**Instruction:** Repeat exactly the lines from the start through the line with "COLLAR_CENTRE = 0.60", both ends included.

++++++++

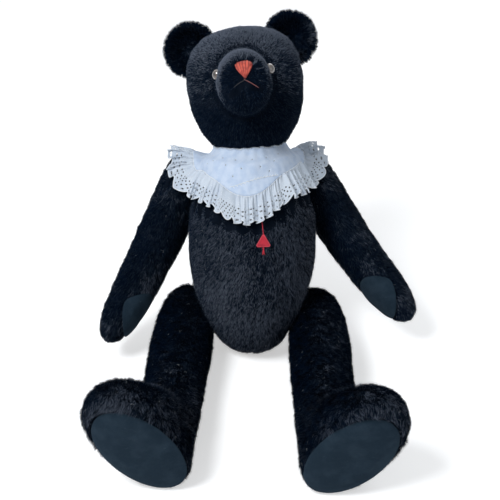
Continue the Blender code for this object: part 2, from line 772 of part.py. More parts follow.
def felt_patch(name, spots, tree, carrier):
    """A thin closed patch over a fan of surface points: one in the middle and rings round it."""
    faces = [(0, 1 + j, 1 + (j + 1) % PAD_SIDES) for j in range(PAD_SIDES)]
    for ring in range((len(spots) - 1) // PAD_SIDES - 1):
        low, high = 1 + ring * PAD_SIDES, 1 + (ring + 1) * PAD_SIDES
        faces += [(low + j, high + j, high + (j + 1) % PAD_SIDES, low + (j + 1) % PAD_SIDES)
                  for j in range(PAD_SIDES)]
    under = lifted_off(*zip(*spots), [0.0] * len(spots), faces, tree)
    over = [point + normal * FELT for point, (_, normal) in zip(under, spots)]
    mesh = bmesh.new()
    layers = [[mesh.verts.new(point) for point in layer] for layer in (under, over)]
    for layer in layers:
        for face in faces:
            mesh.faces.new([layer[i] for i in face])
    rim = [len(spots) - PAD_SIDES + j for j in range(PAD_SIDES)]
    for j, k in zip(rim, rim[1:] + rim[:1]):
        mesh.faces.new((layers[0][j], layers[0][k], layers[1][k], layers[1][j]))
    bmesh.ops.recalc_face_normals(mesh, faces=mesh.faces)
    data = bpy.data.meshes.new(name)
    mesh.to_mesh(data)
    mesh.free()
    data.shade_smooth()
    data.set_sharp_from_angle(angle=math.radians(50))
    data.transform(carrier[1].inverted())
    return add_part(name, data, "felt", carrier[1], carrier)


# The collar

COLLAR_CENTRE = 0.60     # height of the point that the collar is draped round, as a share of the body


def yoke_depth(angle):
    """How deep the yoke is at an angle round the neck, 0 in front and pi at the back."""
    front, back = max(math.cos(angle), 0.0), max(-math.cos(angle), 0.0)
    dip = YOKE_DIP * math.sin(2 * angle) ** 2 if front else 0.0
    return YOKE_SIDE + (YOKE_FRONT - YOKE_SIDE) * front ** 3 + (YOKE_BACK - YOKE_SIDE) * back - dip


def flare(angle):
    """How much the frill stands off the bear at an angle round the neck."""
    behind = min(math.cos(angle), 0.0)
    return FRONT_FLARE + (FRILL_FLARE - FRONT_FLARE) * (math.sin(angle) * (1 + behind)) ** 2


def drape_line(tree, body, angle, distances):
    """Points over the bear at distances from the neckline, walked down one side of the body."""
    centre = body @ Vector((COLLAR_SHIFT, 0, COLLAR_CENTRE * TORSO_LENGTH))
    turned = body.to_3x3()
    flat = turned @ Vector((math.sin(angle), -math.cos(angle), 0))
    spine = turned @ Vector((0, 0, 1))
    walk = []
    for step in range(66):
        rise = math.radians(72 - 1.7 * step)
        way = flat * math.cos(rise) + spine * math.sin(rise)
        hit = tree.ray_cast(centre + way * 0.6, -way)[0]
        walk.append(hit)
    across = [(point - centre).dot(flat) for point in walk]
    first = next(i for i, value in enumerate(across) if value >= COLLAR_NECK)
    share = (COLLAR_NECK - across[first - 1]) / (across[first] - across[first - 1])
    line = [walk[first - 1].lerp(walk[first], share)] + walk[first:]
    found, run, at = [], 0.0, 0
    for wanted in distances:
        while run + (line[at + 1] - line[at]).length < wanted:
            run += (line[at + 1] - line[at]).length
            at += 1
        found.append(line[at].lerp(line[at + 1], (wanted - run) / (line[at + 1] - line[at]).length))
    return found


def smoothed(rows, rounds):
    """Average each point of a grid with its neighbours along the rows."""
    for _ in range(rounds):
        new = []
        for row in rows:
            before, after = [row[0]] + row[:-1], row[1:] + [row[-1]]
            new.append([(a + point * 2 + b) / 4 for a, point, b in zip(before, row, after)])
        rows = new
    return rows


def with_normals(rows, centre):
    """Pair each point of a grid with the normal that faces away from a centre."""
    grid = []
    for i, row in enumerate(rows):
        line = []
        for j, point in enumerate(row):
            down = rows[min(i + 1, len(rows) - 1)][j] - rows[max(i - 1, 0)][j]
            along = row[min(j + 1, len(row) - 1)] - row[max(j - 1, 0)]
            normal = down.cross(along).normalized()
            if normal.dot(point - centre) < 0:
                normal.negate()
            line.append((point, normal))
        grid.append(line)
    return grid


def raised_clear(rows, tree, centre):
    """Move the points of a grid away from a centre until no cell of it cuts a surface."""
    columns = len(rows[0])
    faces = [(i * columns + j, i * columns + j + 1, (i + 1) * columns + j + 1, (i + 1) * columns + j)
             for i in range(len(rows) - 1) for j in range(columns - 1)]
    points = [point for row in rows for point in row]
    ways = [(point - centre).normalized() for point in points]
    heights = [(point - centre).length for point in points]
    flat = lifted_off(points, ways, heights, faces, tree)
    return [flat[i * columns:(i + 1) * columns] for i in range(len(rows))]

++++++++

**Response below:**
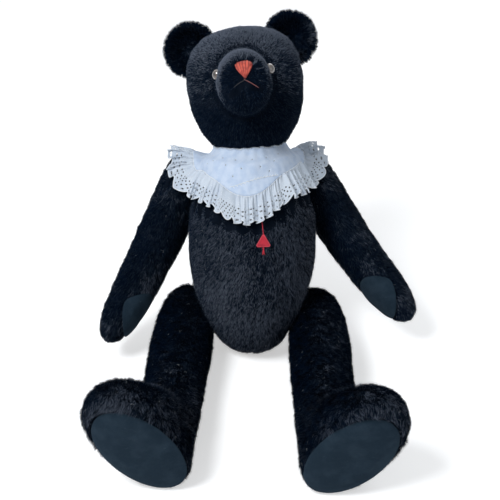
Continue the Blender code for this object: part 2, from line 772 of part.py. More parts follow.
def felt_patch(name, spots, tree, carrier):
    """A thin closed patch over a fan of surface points: one in the middle and rings round it."""
    faces = [(0, 1 + j, 1 + (j + 1) % PAD_SIDES) for j in range(PAD_SIDES)]
    for ring in range((len(spots) - 1) // PAD_SIDES - 1):
        low, high = 1 + ring * PAD_SIDES, 1 + (ring + 1) * PAD_SIDES
        faces += [(low + j, high + j, high + (j + 1) % PAD_SIDES, low + (j + 1) % PAD_SIDES)
                  for j in range(PAD_SIDES)]
    under = lifted_off(*zip(*spots), [0.0] * len(spots), faces, tree)
    over = [point + normal * FELT for point, (_, normal) in zip(under, spots)]
    mesh = bmesh.new()
    layers = [[mesh.verts.new(point) for point in layer] for layer in (under, over)]
    for layer in layers:
        for face in faces:
            mesh.faces.new([layer[i] for i in face])
    rim = [len(spots) - PAD_SIDES + j for j in range(PAD_SIDES)]
    for j, k in zip(rim, rim[1:] + rim[:1]):
        mesh.faces.new((layers[0][j], layers[0][k], layers[1][k], layers[1][j]))
    bmesh.ops.recalc_face_normals(mesh, faces=mesh.faces)
    data = bpy.data.meshes.new(name)
    mesh.to_mesh(data)
    mesh.free()
    data.shade_smooth()
    data.set_sharp_from_angle(angle=math.radians(50))
    data.transform(carrier[1].inverted())
    return add_part(name, data, "felt", carrier[1], carrier)


# The collar

COLLAR_CENTRE = 0.60     # height of the point that the collar is draped round, as a share of the body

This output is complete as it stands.